L’ editoriale del Direttore Daniela Piesco
C’è qualcosa di profondamente marcio nella politica italiana, e non è solo al governo. È l’opposizione, quella che dovrebbe tenere alta la bandiera della responsabilità, che dovrebbe controllare, denunciare, proporre. Ma in Italia, l’opposizione si è ridotta a una caricatura di se stessa. Mentre il popolo arranca, i salari stagnano, le bollette soffocano e le imprese chiudono, Dario Franceschini pensa bene di proporre una legge per imporre il cognome materno ai figli. Il paese sprofonda, e loro discutono di anagrafe.
Siamo arrivati alla farsa. Una politica che si dice progressista e che vorrebbe “riparare” le ingiustizie storiche, finisce invece per partorire l’ennesima trovata ideologica senza alcun impatto reale sulla vita quotidiana delle persone. Anzi, finisce col dividere ancora di più, trasformando ogni atto legislativo in un campo di battaglia simbolico, dove il cittadino è solo un pretesto, un’ombra, un nome da modificare – appunto.
Franceschini e compagni ci raccontano che questa proposta è un gesto di civiltà. Ma la verità è che è un gesto di disperazione politica, uno spot da lanciare tra i salotti buoni e le redazioni amiche, mentre nei quartieri popolari si fa la fila alla Caritas. Altro che diritti. Qui si parla di fame. Di sopravvivenza. Di dignità calpestata.
L’opposizione italiana, sia essa targata PD o 5 Stelle, ha perso completamente la connessione con la realtà. Non vede più il paese, non ascolta le sue urla, non percepisce il vuoto che ha lasciato. E così facendo regala ogni giorno un pezzo di potere a chi sta al governo, troppo felice di non avere rivali credibili.

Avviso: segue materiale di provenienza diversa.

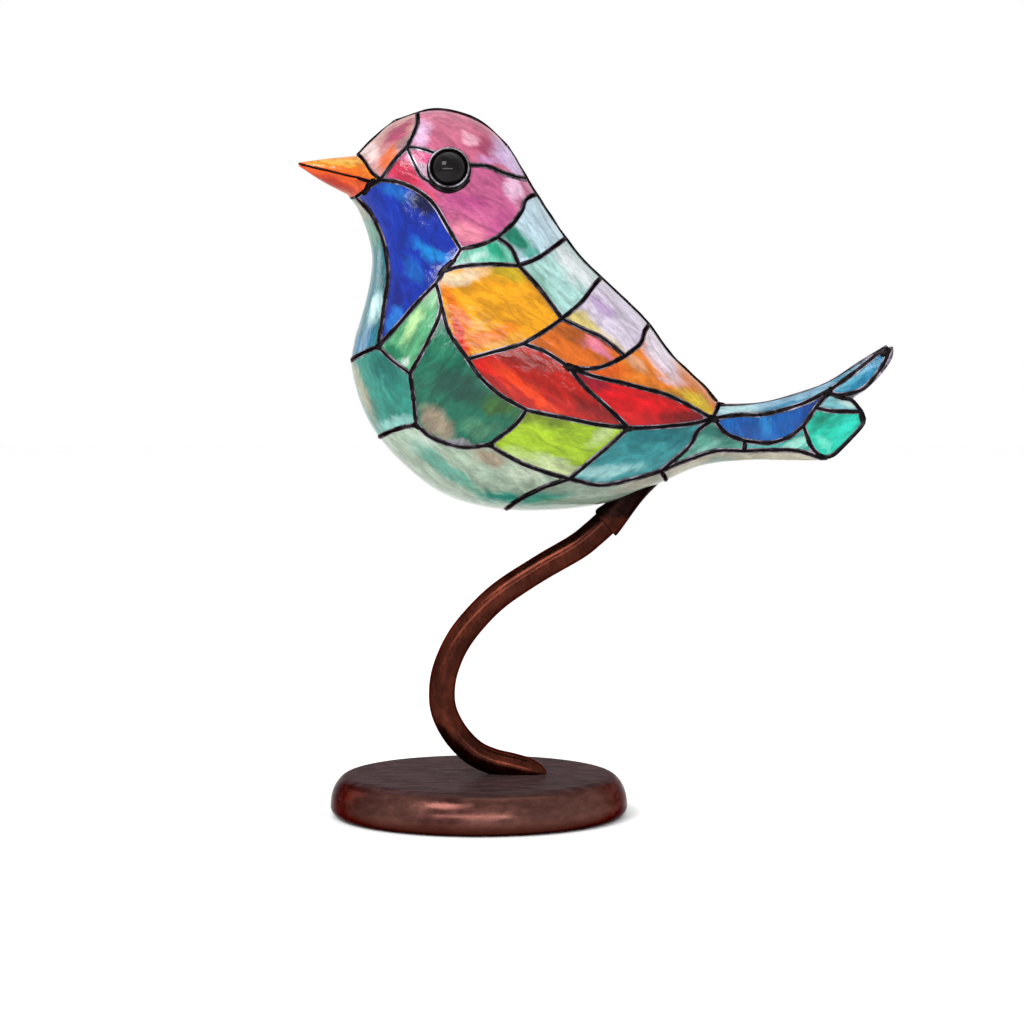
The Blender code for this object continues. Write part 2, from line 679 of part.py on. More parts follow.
def build_collar(parts, cutters):
    """A socket on the stem's end that flares out to the belly above it."""
    line = stem_line()
    axis = (line[-1] - line[-2]).normalized()
    square = Vector((0, 1, 0)).cross(axis).normalized()
    radius = STEM_DIAMETER / 2 + GAP + COLLAR_WALL
    foot = line[-1] - axis * COLLAR_GRIP
    plan = [(foot, radius * square, radius), (line[-1] + axis * GAP, radius * square, radius)]
    for middle, stretch, widen, turned in COLLAR_FLARE:
        across = square.lerp(COLLAR_SLANT.normalized(), turned).normalized()
        plan.append((placed(middle), radius * stretch * across, radius * widen))
    turns = [2 * math.pi * side / LOFT_SIDES for side in range(LOFT_SIDES)]
    rings = [
        [middle + long * math.cos(turn) + Vector((0, wide * math.sin(turn), 0)) for turn in turns]
        for middle, long, wide in plan
    ]
    collar = loft("collar", rings, parts)
    clearance = body_loft("belly clearance", CAME_PROUD + GAP, cutters)
    bore_radius = STEM_DIAMETER / 2 + GAP
    bore = drum("collar bore", foot, axis, bore_radius, 2 * (COLLAR_GRIP + GAP), cutters)
    for cutter in (clearance, bore):
        hide_as_cutter(cutter)
        boolean(collar, "DIFFERENCE", cutter)
    collar.data.materials.append(plain_material("collar", (0.08, 0.04, 0.03), 0.45, 0.9))
    collar.data.shade_smooth()
    collar.data.set_sharp_from_angle(angle=math.radians(40))


def build_base(parts):
    """A turned disc: level top, a long round shoulder and a small round at the foot."""
    radius = BASE_DIAMETER / 2
    widest = BASE_FOOT_ROUND
    profile = [(0, BASE_THICKNESS)]
    for step in range(SHOULDER_STEPS + 1):
        turn = math.pi / 2 * step / SHOULDER_STEPS
        profile.append((
            radius - BASE_SHOULDER + BASE_SHOULDER * math.sin(turn),
            widest + (BASE_THICKNESS - widest) * math.cos(turn),
        ))
    for step in range(1, FOOT_STEPS + 1):
        turn = math.pi / 2 * step / FOOT_STEPS
        profile.append((
            radius - BASE_FOOT_ROUND + BASE_FOOT_ROUND * math.cos(turn),
            BASE_FOOT_ROUND - BASE_FOOT_ROUND * math.sin(turn),
        ))
    profile.append((0, 0))
    shape = bmesh.new()
    points = [shape.verts.new((x, 0, z)) for x, z in profile]
    for first, second in zip(points, points[1:]):
        shape.edges.new((first, second))
    mesh = bpy.data.meshes.new("base")
    shape.to_mesh(mesh)
    shape.free()
    base = new_object("base", mesh, parts)
    screw = base.modifiers.new("Turn", "SCREW")
    screw.steps = TURN_STEPS
    screw.render_steps = TURN_STEPS
    screw.use_merge_vertices = True
    screw.merge_threshold = 0.0001
    screw.use_smooth_shade = True
    base.data.materials.append(plain_material("copper base", (0.30, 0.14, 0.10), 0.35, 0.85))


def eye_fittings(cutters):
    """For each side: the eye's place, the disc its ring covers, the raised rim and the bore."""
    surface = body_loft("head surface", 0, cutters)
    bpy.context.view_layer.update()
    graph = bpy.context.evaluated_depsgraph_get()
    tree = BVHTree.FromObject(surface, graph)
    hide_as_cutter(surface)
    fittings = {}
    for side_name, side in (("left", -1), ("right", 1)):
        place, looks = eye_place(tree, side)
        long = 6 * GLASS_THICKNESS
        ring = drum(f"{side_name} ring", place, looks, RING_RADIUS - EYE_RING_WIDTH / 2, long, cutters)
        hole = drum(f"{side_name} hole", place, looks, RING_RADIUS + GAP, long, cutters)
        bore = drum(f"{side_name} bore", place, looks, EYE_DIAMETER / 2 + GAP, 2 * long, cutters)
        depth = GLASS_THICKNESS + CAME_PROUD + EYE_RING_PROUD
        middle = place + looks * (EYE_RING_PROUD - depth / 2)
        rim = drum(f"{side_name} rim", middle, looks, RING_RADIUS, depth, cutters)
        for cutter in (ring, hole, bore, rim):
            hide_as_cutter(cutter)
        fittings[side_name] = {
            "place": place, "looks": looks, "ring": ring, "hole": hole, "bore": bore, "rim": rim,
        }
    return fittings


def build():
    clear_scene()
    parts = new_collection("stained glass ornament")
    cutters = new_collection("cutters")
    openings = new_collection("openings")
    eyes = eye_fittings(cutters)
    tail_edge = prism("tail edge", [Vector(point) for point in TAIL_EDGE], THROUGH, cutters)
    build_glass(parts, cutters, tail_edge, eyes)
    build_came(parts, cutters, openings, tail_edge, eyes)
    build_beak(parts, cutters)
    for side, eye in eyes.items():
        build_eye(side, eye["place"], eye["looks"], parts)
    build_collar(parts, cutters)
    build_stem(parts, cutters)
    build_base(parts)


build()
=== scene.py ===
"""Looks of the stained glass bird: smooth glass, beaded came, copper stem and base.

The frame gives where everything is. The pattern of lead lines is drawn as the bird is seen from
its side, in units: drawn x runs to the tail and drawn y runs down.
"""

import json
import math

import bmesh
import bpy
from mathutils import Matrix, Vector, noise
from mathutils.bvhtree import BVHTree

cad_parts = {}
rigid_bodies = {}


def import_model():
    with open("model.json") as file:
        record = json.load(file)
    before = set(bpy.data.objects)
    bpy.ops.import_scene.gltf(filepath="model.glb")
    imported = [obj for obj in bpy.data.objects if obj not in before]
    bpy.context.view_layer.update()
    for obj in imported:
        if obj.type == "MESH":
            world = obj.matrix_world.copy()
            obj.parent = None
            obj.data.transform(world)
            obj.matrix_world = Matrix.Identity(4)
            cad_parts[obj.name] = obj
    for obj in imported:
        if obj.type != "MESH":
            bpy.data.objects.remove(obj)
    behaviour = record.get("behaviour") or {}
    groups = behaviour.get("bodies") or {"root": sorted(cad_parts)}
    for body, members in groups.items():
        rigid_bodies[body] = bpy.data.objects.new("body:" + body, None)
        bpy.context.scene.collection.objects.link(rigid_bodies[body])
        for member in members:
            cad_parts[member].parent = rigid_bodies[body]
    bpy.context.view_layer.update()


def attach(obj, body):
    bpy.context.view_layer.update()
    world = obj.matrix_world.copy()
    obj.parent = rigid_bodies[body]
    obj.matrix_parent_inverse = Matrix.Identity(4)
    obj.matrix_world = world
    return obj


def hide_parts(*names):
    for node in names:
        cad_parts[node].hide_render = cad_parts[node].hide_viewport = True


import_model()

# Sizes in metres, the same as those that the frame was built with
UNIT = 0.1695 / 597
DRAWN_RISE = 1.004 * UNIT
GLASS_THICKNESS = 0.0030
GAP = 0.0003
EYE_RADIUS = 0.0054
EYE_RING_WIDTH = 0.0011
STEM_RADIUS = 0.00375
STEM_RISE, STEM_REACH = 0.0724, 0.0365
COLLAR_WALL, COLLAR_LIP = 0.0006, 0.0007
BASE_RADIUS, BASE_THICKNESS = 0.0425, 0.0116
BASE_SHOULDER, BASE_FOOT_ROUND = 0.0057, 0.0028
STEM_END = Vector((STEM_REACH, 0, BASE_THICKNESS + STEM_RISE))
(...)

Ma attenzione: la colpa non è solo della sinistra. Anche la destra, quando si è trovata all’opposizione, ha giocato la stessa partita meschina. Bandierine ideologiche, slogan vuoti, guerre di civiltà. Nessuno parla di salari. Nessuno parla di sanità. Nessuno parla di futuro. Perché serve coraggio, visione, responsabilità. Qualità sconosciute ai cialtroni che affollano oggi i banchi del Parlamento.
Il popolo intanto guarda, soffre, si arrabbia. E smette di credere. Perché quando l’unica alternativa al disastro è una politica che litiga sui cognomi mentre le famiglie non arrivano a fine mese, la democrazia stessa entra in crisi.
Siamo governati da cialtroni e “opposti” da dilettanti. Un’opposizione che si occupa di sciocchezze mentre la gente muore di fame è più colpevole del governo stesso. Perché ha il dovere di svegliare le coscienze, non di anestetizzarle con simboli vuoti. Questa non è politica: è un insulto alla miseria. Una vergogna senza giustificazioni. E chi applaude a questa proposta è complice dell’ infamia
Parliamoci chiaro Franceschini sa benissimo quali sono le vere urgenze del Paese. Non è un ingenuo, né un politico di primo pelo. È stato ministro, parlamentare, dirigente di partito: conosce il livello della disoccupazione, il tracollo demografico, la povertà crescente, la crisi del welfare, la sanità al collasso. Eppure propone una legge sui cognomi. Perché?
La giustificazione, se vogliamo usare il termine, è politica. In un momento di vuoto di contenuti e di totale assenza di visione, una parte dell’opposizione cerca rifugio nei temi simbolici, quelli che fanno notizia, che possono essere rivendicati come “battaglie di civiltà” nei talk show o sui social. È il modo con cui si tenta di parlare a un pezzo di elettorato “progressista” senza mai dover affrontare davvero la complessità del Paese reale. In altre parole: è propaganda.
Proporre una legge così inutile quanto divisiva serve a costruirsi un’identità, a dire “noi siamo quelli moderni, quelli dei diritti”. Ma sono diritti di facciata, scollegati dal pane quotidiano della gente. Non incidono sulla vita reale, non risolvono alcun problema concreto. Servono solo a segnalare virtù e a fare un po’ di rumore.
Il risultato? Una politica che parla solo a se stessa e ai salotti, mentre nelle periferie cresce il rancore, l’astensione, l’alienazione. Ed è proprio da lì che, prima o poi, arriva la tempesta.
E no, non basta etichettare ogni critica come “reazionaria” o “conservatrice”. Mi hanno accusata più volte di essere di sinistra, e forse in parte e sottolineo in parte lo sono. Ma questa non è la mia sinistra. Questa è una sinistra stanca, sterile, che ha abbandonato la giustizia sociale per rincorrere feticci culturali. Da tutto ciò prendo abbondantemente le distanze. Perché se il popolo ha fame, tu non gli cambi il cognome. Gli dai dignità, lavoro, diritti veri.